My mother’s main concern was that the teachers were not handling it properly. (Of course, the teachers couldn’t watch every move and every action.) So late in the spring, my mother asked me if I wanted to switch to another school. I said an emphatic yes.

I remember visiting the new school. It was a unique situation since it was the end of the school year and they weren’t accepting new students, but the circumstances required extreme measures so they made an exception.

I don’t remember my last interaction with the girl who bullied me. To be honest, when I switched schools, I forgot about the Shira from fourth grade – that extremely fragile, lonely girl. I was so focused on making new friends and not looking back. And that’s what I did for over 20 years: I never looked back.

Or, more accurately, I almost never looked back. Even though I felt as though I had shoved all those painful memories of being bullied into a box and hidden it in the closet, sometimes I WOULD still remember what I had gone through. And since I still had my courage ring, I wore it for that reason, in case I needed courage.
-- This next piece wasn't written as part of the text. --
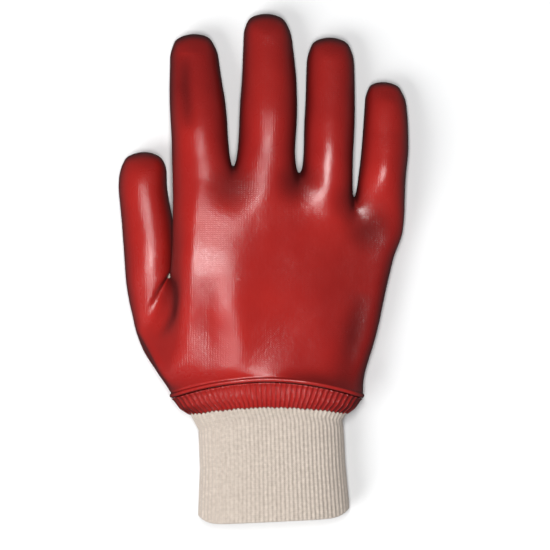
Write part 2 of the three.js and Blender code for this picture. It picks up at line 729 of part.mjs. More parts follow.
const redCoating = new THREE.MeshStandardMaterial({ color: 0xa8201f, roughness: 0.35 });
const dippedKnit = new THREE.MeshStandardMaterial({ color: 0x9c1c1c, roughness: 0.45 });
const rawKnit = new THREE.MeshStandardMaterial({ color: 0xd3c4b1, roughness: 0.95 });

const glove = new THREE.Group();
glove.add(coatedHand(redCoating), coatedRibBand(dippedKnit), knitCuff(rawKnit));

const box = new THREE.Box3().setFromObject(glove);
const centre = box.getCenter(new THREE.Vector3());
glove.position.set(-centre.x, -centre.y, -box.min.z);

export default glove;
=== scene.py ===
# A dipped work glove for the right hand, lying palm down: a coated hand over a cotton liner, a band
# of coating over the top of the knit wrist, and the bare rib knit below it.
# The glove's sizes are in millimetres and are turned into metres where a mesh is made. They are
# counted from the hem of the hand: x across from its middle, y up towards the fingertips, z up from
# the table. The table, the lights and the camera are in metres.

import math
from collections import namedtuple

import bmesh
import bpy
import mathutils
import numpy as np
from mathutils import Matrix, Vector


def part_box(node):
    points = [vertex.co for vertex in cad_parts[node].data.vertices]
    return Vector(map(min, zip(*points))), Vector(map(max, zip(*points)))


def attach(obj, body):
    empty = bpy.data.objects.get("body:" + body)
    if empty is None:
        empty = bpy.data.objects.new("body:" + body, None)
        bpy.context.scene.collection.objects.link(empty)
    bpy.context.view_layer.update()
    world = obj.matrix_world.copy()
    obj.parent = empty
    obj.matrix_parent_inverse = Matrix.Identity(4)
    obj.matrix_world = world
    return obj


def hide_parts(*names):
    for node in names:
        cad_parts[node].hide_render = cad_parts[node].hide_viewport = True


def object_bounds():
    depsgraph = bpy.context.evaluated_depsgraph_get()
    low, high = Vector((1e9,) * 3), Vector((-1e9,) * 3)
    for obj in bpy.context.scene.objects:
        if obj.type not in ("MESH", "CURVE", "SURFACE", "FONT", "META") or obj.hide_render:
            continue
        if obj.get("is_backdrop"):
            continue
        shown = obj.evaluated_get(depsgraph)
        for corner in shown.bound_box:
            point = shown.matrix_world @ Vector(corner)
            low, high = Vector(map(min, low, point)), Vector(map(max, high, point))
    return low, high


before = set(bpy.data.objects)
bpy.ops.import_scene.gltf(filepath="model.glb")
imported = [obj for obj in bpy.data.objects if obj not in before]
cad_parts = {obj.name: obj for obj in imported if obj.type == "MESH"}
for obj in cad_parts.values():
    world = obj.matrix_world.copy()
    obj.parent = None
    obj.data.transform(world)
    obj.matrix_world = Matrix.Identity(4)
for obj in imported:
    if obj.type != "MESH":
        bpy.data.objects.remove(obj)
cad_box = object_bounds()


# The coated hand. A liner cut and sewn from cotton jersey is pulled on a former and dipped in red
# coating, so both are one bonded wall. It keeps the round of the former, the webs between the
# fingers and a few soft folds. Below its hem the seam to the knit shows as a raised welt.

WALL = 1.5
PALM_LENGTH = 120.2  # side of the hem up to the fork of the index and middle fingers
PALM_WIDTH = 124.0  # across the knuckles
PALM_HEIGHT = 40.0
HEM_WIDTH = 101.5
HEM_HEIGHT = 34.0
HEM_ARCH_BACK = 8.7  # how far the hem climbs at the middle of the back
HEM_ARCH_FRONT = 3.5
WELT_PROUD = 0.8
WELT_DROP = 2.6

FINGER_LENGTH = 82.4  # the middle finger, from its forks
FINGER_WIDTH = 30.6
FINGER_THICK = 27.0
FINGER_RISE = 9.5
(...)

One of the times that I did was about four years ago when those painful memories came rushing back after i came across the story of a girl who had been bullied when she was nine. i so identified with her that I really needed my ring. This girl was just like me but she had taken that negative experience and turned it into an empowering message for other girls. And suddenly I was saying to myself, “if she can do it at nine, i can do it at 29!”
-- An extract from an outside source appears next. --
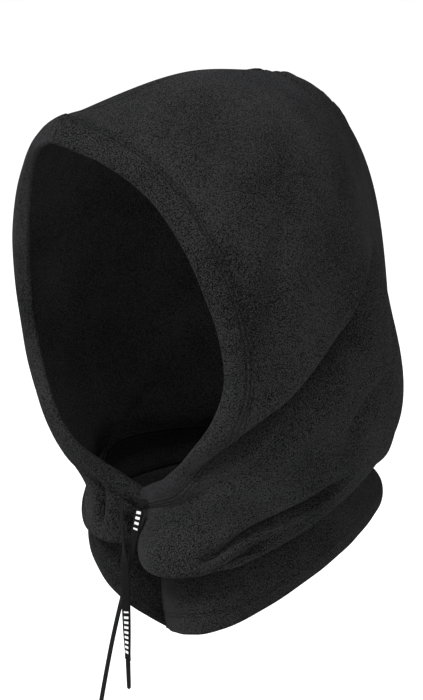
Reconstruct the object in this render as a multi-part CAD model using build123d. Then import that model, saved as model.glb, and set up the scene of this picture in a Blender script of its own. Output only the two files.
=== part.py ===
"""A knitted fleece balaclava hood: two hood panels, a drawcord casing round the face, a neck collar
and the two free ends of a flat drawcord.

Millimetres, +Z up. The wearer faces -Y and the wearer's left is +X. The origin is the top of the
wearer's head, where the crown of the hood rests on it.
"""
import math
import os

import numpy as np
from build123d import *

# ---- driving dimensions ----
FABRIC = 2.4            # thickness of one layer of fleece
SEAM_HALF_GAP = 0.3     # each panel stops this far from the middle plane
LAYER_GAP = 0.4         # clearance between layers sewn together
CASING_FABRIC = 1.6     # the casing strip is a lighter knit
CORD_WIDTH = 6.0        # flat drawcord
CORD_THICKNESS = 1.6
CORD_TUBE = 4.0         # diameter of the plain tube that stands for a free cord end
AGLET_DIAMETER = 3.6
AGLET_LENGTH = 22.0
SEAM_ALLOWANCE = 8.0    # how far a seam's turned-in edges stand inward
SEAM_THICKNESS = 2.6
NECK_INSET = 6.0        # the collar is sewn this far inside the hood's lower edge
NECK_DROP = 4.0         # and this far below it
TAPE_THICKNESS = 1.2
SURFACE_TOLERANCE = 0.05
EXIT_X = 8.5            # the cord leaves the casing this far each side of the middle
EXIT_Y = -73.0
EXIT_Z = -283.0

# Sections of the left hood panel's middle surface, from the face edge back and down to the neck seam.
# Columns: chin, front, jaw, cheek, temple, brow side, top.
LEFT_SECTIONS = [
    # face edge
    [(0, -64, -279), (28, -78, -264), (60, -90, -243), (95, -84, -190),
     (94, -96, -124), (58, -113, -61), (0, -137, -33)],
    # casing stitch line
    [(0, -66, -291), (33, -77, -277), (68, -84, -254), (108, -76, -195),
     (105, -86, -115), (61, -102, -49), (0, -125, -20)],
    # front of the side panel
    [(0, -66, -298), (40, -82, -292), (84, -66, -272), (120, -44, -205),
     (112, -56, -108), (60, -77, -38), (0, -87, -16)],
    # ear
    [(0, -67, -303), (43, -88, -302), (94, -50, -287), (122, -4, -212),
     (110, -16, -100), (58, -24, -29), (0, -28, -4)],
    # behind the ear
    [(0, -68, -307), (44, -91, -309), (97, -44, -295), (120, 26, -222),
     (104, 26, -104), (54, 34, -31), (0, 38, -8)],
    # back of the crown
    [(0, -69, -311), (45, -92, -314), (98, -42, -297), (117, 42, -230),
     (91, 62, -125), (44, 84, -56), (0, 100, -25)],
    # upper back
    [(0, -69, -313), (45, -92, -317), (97, -40, -299), (115, 54, -240),
     (80, 90, -165), (34, 124, -110), (0, 155, -84)],
    # back
    [(0, -69, -314), (45, -91, -319), (95, -38, -300), (109, 56, -250),
     (76, 106, -212), (31, 146, -182), (0, 178, -160)],
    # fullest drape at the back
    [(0, -68, -313), (44, -88, -318), (92, -34, -299), (101, 52, -263),
     (73, 110, -250), (31, 152, -240), (0, 188, -232)],
    # underside of the drape
    [(0, -65, -309), (40, -82, -312), (86, -30, -295), (94, 40, -274),
     (72, 100, -276), (36, 146, -284), (0, 184, -288)],
    # neck seam
    [(0, -60, -301), (30, -68, -298), (76, -38, -288), (90, 16, -275),
     (78, 68, -274), (44, 114, -282), (0, 138, -292)],
]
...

So in 2018 I decided to create an anti-bullying campaign called #HATNOTHATE. While my passion for preventing bullying is clearly personal, bullying is, unfortunately, also a universal problem, an epidemic that seems to have no antidote. Around one in four kids in the U.S. is bullied, and recurring bullying can lead to depression, anxiety, and suicidal behavior.
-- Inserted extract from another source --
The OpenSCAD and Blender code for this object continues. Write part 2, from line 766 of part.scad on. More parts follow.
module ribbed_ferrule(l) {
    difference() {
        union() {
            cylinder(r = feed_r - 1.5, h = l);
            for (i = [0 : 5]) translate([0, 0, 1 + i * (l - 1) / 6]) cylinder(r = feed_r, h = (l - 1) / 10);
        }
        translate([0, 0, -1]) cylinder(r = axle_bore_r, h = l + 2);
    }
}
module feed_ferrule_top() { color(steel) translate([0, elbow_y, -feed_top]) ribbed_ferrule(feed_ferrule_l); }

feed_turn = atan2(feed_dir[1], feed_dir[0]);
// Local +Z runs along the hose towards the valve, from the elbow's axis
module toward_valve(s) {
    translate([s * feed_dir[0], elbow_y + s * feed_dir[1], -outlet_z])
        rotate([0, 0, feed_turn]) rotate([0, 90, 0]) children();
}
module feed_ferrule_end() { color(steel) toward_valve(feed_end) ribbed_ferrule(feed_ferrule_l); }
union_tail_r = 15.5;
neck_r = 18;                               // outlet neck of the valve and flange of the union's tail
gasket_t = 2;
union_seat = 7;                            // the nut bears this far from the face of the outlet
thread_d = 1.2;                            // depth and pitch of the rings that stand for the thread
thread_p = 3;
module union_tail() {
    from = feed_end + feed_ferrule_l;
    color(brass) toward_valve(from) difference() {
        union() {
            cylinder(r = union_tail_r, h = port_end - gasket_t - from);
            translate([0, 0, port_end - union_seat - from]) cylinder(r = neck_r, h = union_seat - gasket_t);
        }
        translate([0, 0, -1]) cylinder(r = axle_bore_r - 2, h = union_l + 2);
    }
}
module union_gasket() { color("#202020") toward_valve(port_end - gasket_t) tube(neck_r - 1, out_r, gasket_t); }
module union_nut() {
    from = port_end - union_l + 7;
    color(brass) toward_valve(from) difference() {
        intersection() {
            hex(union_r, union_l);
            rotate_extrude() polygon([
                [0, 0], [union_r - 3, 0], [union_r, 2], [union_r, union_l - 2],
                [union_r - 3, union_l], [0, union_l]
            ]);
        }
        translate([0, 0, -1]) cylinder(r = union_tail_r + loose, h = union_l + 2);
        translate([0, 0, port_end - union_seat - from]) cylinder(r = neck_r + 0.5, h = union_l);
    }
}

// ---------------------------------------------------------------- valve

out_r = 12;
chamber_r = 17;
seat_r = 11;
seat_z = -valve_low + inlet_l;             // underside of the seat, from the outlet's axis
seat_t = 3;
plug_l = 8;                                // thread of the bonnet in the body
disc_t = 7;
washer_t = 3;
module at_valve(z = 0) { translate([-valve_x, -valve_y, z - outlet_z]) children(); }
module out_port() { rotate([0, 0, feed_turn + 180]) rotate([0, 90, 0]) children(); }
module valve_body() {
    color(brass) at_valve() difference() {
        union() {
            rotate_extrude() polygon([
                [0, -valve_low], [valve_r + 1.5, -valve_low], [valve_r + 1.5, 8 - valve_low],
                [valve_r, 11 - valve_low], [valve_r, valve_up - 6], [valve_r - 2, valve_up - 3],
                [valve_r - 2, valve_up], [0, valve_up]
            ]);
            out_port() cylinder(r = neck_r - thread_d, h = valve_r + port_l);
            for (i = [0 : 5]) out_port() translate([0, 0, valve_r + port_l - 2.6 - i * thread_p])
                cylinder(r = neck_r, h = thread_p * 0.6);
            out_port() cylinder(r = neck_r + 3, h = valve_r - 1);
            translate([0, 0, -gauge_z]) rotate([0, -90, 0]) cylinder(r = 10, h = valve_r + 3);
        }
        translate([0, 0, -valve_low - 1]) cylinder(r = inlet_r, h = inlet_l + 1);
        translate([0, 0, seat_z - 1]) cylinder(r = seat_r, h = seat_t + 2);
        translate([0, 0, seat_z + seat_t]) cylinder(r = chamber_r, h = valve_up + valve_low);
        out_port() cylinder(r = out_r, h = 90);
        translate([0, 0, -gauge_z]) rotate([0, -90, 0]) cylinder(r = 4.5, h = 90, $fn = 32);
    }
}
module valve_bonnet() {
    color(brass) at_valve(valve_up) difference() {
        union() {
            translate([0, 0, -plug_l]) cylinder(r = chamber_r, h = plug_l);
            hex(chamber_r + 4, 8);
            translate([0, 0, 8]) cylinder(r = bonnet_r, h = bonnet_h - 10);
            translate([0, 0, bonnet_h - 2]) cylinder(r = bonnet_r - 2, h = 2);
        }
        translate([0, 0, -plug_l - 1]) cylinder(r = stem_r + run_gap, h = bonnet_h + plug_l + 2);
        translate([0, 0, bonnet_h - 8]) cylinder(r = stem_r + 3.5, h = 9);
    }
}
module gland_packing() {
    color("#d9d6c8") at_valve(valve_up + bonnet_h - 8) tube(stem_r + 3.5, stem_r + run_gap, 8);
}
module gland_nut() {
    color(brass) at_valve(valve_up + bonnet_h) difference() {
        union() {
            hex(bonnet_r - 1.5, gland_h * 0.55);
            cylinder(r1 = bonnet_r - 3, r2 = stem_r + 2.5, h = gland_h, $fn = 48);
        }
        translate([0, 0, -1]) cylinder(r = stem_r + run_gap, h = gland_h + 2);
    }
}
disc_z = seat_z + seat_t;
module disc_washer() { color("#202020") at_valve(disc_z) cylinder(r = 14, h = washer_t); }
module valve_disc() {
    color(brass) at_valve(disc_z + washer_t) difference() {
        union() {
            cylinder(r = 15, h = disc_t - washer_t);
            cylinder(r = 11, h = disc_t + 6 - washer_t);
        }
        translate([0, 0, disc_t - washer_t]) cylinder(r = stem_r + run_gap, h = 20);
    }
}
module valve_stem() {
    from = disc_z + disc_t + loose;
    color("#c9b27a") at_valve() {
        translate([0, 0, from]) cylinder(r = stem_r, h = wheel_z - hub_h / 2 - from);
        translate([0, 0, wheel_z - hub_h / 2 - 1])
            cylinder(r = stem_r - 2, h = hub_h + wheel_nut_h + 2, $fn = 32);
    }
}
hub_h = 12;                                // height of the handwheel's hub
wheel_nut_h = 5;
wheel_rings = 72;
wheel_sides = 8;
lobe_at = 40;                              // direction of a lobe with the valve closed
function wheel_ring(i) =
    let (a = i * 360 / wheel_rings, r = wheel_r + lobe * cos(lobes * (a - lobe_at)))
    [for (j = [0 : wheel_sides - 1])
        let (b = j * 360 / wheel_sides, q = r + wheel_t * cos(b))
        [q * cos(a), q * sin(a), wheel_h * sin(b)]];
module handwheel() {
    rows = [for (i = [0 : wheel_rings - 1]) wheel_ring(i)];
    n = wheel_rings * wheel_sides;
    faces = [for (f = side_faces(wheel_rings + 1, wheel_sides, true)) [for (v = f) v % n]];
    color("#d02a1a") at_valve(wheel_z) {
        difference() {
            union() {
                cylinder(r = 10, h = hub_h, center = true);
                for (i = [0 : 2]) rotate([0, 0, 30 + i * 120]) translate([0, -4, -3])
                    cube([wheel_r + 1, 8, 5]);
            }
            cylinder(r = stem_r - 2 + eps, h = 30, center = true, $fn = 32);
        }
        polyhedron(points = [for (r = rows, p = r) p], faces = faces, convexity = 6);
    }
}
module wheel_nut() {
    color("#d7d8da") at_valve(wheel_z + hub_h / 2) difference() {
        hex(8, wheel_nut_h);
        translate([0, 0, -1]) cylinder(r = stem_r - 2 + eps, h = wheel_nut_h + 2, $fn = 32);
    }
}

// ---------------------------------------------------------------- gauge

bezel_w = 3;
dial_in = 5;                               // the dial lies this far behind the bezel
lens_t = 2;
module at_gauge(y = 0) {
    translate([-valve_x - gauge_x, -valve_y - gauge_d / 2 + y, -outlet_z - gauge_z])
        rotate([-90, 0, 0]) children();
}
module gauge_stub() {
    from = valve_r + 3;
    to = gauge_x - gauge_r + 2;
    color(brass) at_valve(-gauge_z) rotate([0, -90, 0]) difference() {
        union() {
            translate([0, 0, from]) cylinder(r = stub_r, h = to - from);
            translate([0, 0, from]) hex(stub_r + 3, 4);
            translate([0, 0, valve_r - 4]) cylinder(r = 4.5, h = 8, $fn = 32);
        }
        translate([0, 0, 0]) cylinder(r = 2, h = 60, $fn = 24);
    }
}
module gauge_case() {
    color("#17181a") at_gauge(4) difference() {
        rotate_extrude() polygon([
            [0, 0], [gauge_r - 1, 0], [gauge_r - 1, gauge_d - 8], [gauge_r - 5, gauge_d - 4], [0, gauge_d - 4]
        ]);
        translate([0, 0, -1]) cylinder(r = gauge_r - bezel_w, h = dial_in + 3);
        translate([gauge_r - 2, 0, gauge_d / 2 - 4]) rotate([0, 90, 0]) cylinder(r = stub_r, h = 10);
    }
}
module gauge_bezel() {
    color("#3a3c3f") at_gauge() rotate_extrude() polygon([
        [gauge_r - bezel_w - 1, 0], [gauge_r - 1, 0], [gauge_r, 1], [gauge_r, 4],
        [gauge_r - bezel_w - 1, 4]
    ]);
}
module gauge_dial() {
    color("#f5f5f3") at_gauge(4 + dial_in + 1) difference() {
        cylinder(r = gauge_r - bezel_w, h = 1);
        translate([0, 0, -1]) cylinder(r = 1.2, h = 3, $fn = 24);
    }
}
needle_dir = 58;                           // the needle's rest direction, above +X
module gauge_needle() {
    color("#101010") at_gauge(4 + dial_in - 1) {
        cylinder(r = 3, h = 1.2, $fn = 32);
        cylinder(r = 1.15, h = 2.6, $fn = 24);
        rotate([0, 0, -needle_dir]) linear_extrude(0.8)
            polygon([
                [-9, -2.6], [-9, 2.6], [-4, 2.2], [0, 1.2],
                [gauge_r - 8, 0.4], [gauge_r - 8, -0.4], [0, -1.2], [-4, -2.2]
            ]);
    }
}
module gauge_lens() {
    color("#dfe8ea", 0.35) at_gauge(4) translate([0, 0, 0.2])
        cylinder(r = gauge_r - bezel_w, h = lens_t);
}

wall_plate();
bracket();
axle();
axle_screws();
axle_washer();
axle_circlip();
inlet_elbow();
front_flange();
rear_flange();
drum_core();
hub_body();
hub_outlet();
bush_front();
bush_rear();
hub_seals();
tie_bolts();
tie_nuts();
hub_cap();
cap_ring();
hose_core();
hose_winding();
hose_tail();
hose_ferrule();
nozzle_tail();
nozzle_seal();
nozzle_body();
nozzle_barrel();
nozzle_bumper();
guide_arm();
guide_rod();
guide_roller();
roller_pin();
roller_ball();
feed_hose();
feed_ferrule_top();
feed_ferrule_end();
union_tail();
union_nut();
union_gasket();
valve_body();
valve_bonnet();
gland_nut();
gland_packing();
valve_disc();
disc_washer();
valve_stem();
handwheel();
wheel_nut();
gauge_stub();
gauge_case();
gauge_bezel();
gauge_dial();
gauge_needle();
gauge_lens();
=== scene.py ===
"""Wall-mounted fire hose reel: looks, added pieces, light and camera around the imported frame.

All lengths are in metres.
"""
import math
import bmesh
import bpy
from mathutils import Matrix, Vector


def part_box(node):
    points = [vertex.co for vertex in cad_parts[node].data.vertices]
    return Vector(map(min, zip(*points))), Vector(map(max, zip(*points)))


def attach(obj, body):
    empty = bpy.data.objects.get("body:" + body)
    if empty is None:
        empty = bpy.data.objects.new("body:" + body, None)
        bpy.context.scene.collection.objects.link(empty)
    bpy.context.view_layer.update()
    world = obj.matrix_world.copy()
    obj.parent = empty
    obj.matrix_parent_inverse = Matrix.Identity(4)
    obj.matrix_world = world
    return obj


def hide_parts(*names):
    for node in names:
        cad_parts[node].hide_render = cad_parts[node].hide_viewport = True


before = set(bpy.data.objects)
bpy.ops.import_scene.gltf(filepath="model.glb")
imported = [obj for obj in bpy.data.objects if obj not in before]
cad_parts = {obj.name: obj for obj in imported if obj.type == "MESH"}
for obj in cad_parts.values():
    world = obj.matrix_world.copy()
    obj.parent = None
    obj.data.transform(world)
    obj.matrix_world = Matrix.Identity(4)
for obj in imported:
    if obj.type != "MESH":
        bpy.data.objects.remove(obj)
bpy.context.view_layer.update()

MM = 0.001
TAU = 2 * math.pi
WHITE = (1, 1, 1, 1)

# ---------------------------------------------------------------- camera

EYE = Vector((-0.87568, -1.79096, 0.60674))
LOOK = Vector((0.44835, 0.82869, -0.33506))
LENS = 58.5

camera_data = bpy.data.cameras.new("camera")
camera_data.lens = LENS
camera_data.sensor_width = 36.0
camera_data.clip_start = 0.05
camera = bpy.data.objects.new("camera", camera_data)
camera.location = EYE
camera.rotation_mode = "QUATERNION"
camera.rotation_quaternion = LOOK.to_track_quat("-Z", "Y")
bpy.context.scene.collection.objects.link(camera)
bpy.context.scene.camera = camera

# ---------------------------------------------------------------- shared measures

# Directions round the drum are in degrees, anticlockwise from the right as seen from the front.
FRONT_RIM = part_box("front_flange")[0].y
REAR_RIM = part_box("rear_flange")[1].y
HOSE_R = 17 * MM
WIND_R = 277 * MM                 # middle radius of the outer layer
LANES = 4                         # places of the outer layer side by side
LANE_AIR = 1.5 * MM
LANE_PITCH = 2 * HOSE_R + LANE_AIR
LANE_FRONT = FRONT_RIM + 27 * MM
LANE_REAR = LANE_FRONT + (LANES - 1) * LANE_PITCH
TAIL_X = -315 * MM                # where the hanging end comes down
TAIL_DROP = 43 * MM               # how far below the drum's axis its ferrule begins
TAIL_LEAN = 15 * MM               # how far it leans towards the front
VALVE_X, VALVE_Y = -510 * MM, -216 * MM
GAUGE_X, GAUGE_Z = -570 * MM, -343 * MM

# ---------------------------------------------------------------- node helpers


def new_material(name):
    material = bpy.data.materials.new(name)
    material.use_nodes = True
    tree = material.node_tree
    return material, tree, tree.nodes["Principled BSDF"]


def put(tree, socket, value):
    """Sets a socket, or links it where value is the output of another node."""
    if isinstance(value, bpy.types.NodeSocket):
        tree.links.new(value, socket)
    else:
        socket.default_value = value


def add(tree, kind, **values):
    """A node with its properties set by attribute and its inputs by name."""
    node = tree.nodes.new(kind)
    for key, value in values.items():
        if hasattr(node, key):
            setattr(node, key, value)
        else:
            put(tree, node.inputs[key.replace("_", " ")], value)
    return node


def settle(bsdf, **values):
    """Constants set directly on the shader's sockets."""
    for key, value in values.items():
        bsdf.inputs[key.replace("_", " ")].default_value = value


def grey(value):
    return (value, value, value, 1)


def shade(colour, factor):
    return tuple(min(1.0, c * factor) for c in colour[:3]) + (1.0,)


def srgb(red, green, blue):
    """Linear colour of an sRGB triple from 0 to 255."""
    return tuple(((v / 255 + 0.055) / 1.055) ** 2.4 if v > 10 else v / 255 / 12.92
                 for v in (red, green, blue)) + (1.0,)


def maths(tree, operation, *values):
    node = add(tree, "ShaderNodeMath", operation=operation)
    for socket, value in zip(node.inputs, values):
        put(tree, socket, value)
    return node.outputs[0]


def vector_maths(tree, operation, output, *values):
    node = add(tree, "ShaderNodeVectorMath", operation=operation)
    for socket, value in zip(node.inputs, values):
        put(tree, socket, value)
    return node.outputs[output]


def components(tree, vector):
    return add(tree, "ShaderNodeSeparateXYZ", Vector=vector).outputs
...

The concept of #HATNOTHATE has been to get knitters and crocheters to knit, crochet and loom blue hats (blue represents awareness and solidarity and is the color to wear in support of bullying prevention) and to donate them to the cause. Now we are asking prospective drop off points around the country to rally the makers. Then we will work with our Educational Director to create an assembly program to be presented at schools all over the U.S. during October, National Bullying Prevention Month. The collected hats will be brought to the event for students to wear throughout the month, empowering them to be strong and stand up to bullying, and to feel encouraged by the love and purpose with which these handmade hats are created. Since the inception of #HATNOTHATE, we have collected over 90,000 of them and it is our hope that number will continue to grow.

But this is not only about the symbolism of the hats. Our purpose at #HATNOTHATE, is to educate students about ant-bullying and tell them how they themselves can make a change, can make a difference in the day of someone who has been bullied just by being kind.

When I started this for the little nine-year-old Shira, I did it simply because I didn’t want anyone else to feel the way I had. I remember being in my mother’s arms and asking “Why me?” Of course, I could not have imagined that the lemons I was given then would eventually turn into blue lemonade in the form of a dynamic movement that has already touched and helped so many thousands.

And they are not only students. Adults who have been bullied or who were bullies have taken part in making hats as a source of therapy for themselves.

So nothing could make more apparent what I repeatedly say: We have all been affected by bullying, because we have all either witnessed bullying, been bullied, or been the bully. And, gratifyingly, #HATNOTHATE has become an avenue through which all ages and both the bullied and the bullier can find and give help.

But even that isn’t everything. #HATNOTHATE also brings us together as equals and makes us realize we are a community, a powerful community, in which no one can be a bystander. By listening to one another, respecting one another, and showing a little more kindness to one another, we can make the world a safer and gentler place. And, most important, through devotion to ending the plague of bullying we can show those who come after us a better way.